Nonostante la difficile situazione, le associazioni naturalistiche intrapresero accurate ricerche riguardanti il mondo del lavoro locale, per tentare di risolvere i problemi relativi a possibili licenziamenti e conseguente disoccupazione delle scarse maestranze, nel caso che, le cave venissero chiuse.               

                                 

La nascita del Parco e l’Unesco

Il 27 Settembre 1984 il Consiglio Regionale approvò la delibera N° 2898 che istituiva il Parco Naturale dei Gessi Bolognesi e dei Calanchi della Abbadessa.

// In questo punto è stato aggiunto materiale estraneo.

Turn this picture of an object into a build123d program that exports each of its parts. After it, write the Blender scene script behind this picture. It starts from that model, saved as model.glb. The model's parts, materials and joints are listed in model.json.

Purtroppo seguirono anni di dibattiti e scontri istituzionali contro i Gruppi Speleologici ed i naturalisti dell’UBN. Finalmente, il 2 Aprile 1988, la Regione, con la Legge N°11, istituì, ufficialmente, ben otto Parchi, tra cui il Parco dei Gessi Bolognesi.

Attualmente, in seguito a continui adattamenti per la risoluzione dei numerosi problemi, che sempre sorgono in realtà di questo tipo, il Parco ha acquisito gradualmente nuove aree da proteggere. Va comunque precisato che gran parte del merito è dovuto alla caparbietà ed alla tenacia di coloro che, animati da vera passione, hanno ricevuto l’incarico della gestione di questa porzione davvero unica e particolare del territorio bolognese. Anche il mondo speleologico (GSB-USB) è rimasto un attento sorvegliante e difensore del Parco per fronteggiare eventuali minacce sempre in agguato.

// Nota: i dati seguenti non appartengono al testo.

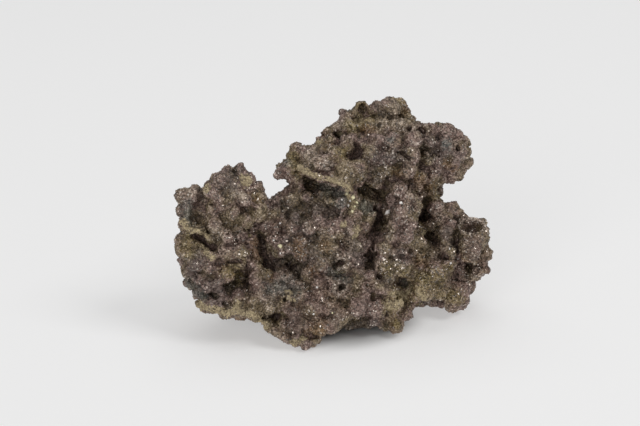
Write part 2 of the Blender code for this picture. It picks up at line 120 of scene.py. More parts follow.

Nel gennaio 2022, il Parco è stato proposto per la candidatura a sito Patrimonio dell’Umanità (UNESCO) insieme ad altre sette diverse aree gessose italiane. Dopo diversi sopralluoghi ed incontri, l’iter della valutazione finale, nel luglio 2023, si è conclusa ed il Comitato internazionale UNESCO, riunito a Riyad (Arabia Saudita), ha accolto la richiesta, pur con prescrizioni e raccomandazioni. Questo prestigioso risultato, fiore all’occhiello per la nostra Regione, segna anche la conclusione di un lunghissimo iter, durato decenni, portato avanti da giovani speleologi, naturalisti e docenti della nostra Università, guidati solo dalla passione e dall’amore per la Natura.